Looking at the listing beneath, work out how many lines hold "with" and report only that figure.

(Data excerpt):
* BEGIN *

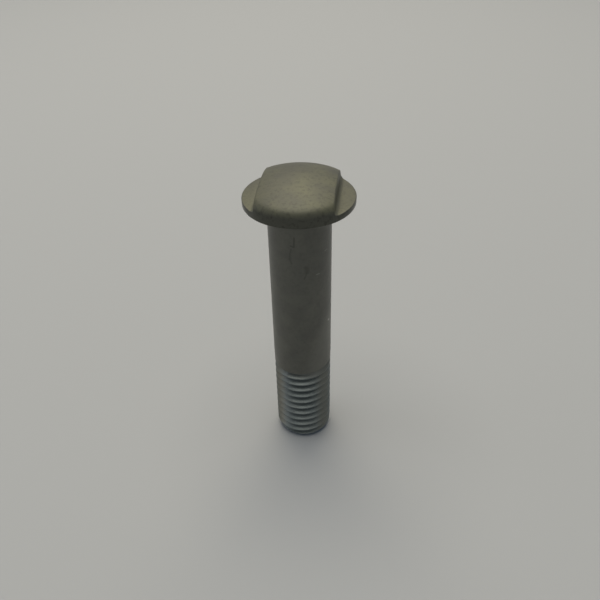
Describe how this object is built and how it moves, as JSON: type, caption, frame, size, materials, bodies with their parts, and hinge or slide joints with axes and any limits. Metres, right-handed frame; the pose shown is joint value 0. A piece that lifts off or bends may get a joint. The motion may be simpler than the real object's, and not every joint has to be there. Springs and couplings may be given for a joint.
{
  "type": "deflector screw",
  "caption": "Screw with a low domed head on a thin round flange, flats cut on the sides of the head, a plain round shank and a coarse right-hand thread at its end.",
  "frame": {"origin": "centre of the threaded end face, at the bottom of the screw as it stands", "axes": "+Z along the axis from the threaded end to the head; the flats of the head face +X and -X"},
  "size_m": [0.0207, 0.0206, 0.0621],
  "materials": {
    "steel": "matt grey, fine blasted, with a faint olive cast"
  },
  "bodies": {
    "root": {"deflector_screw": "steel"}
  },
  "joints": []
}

* END *

(Reply to the task): 3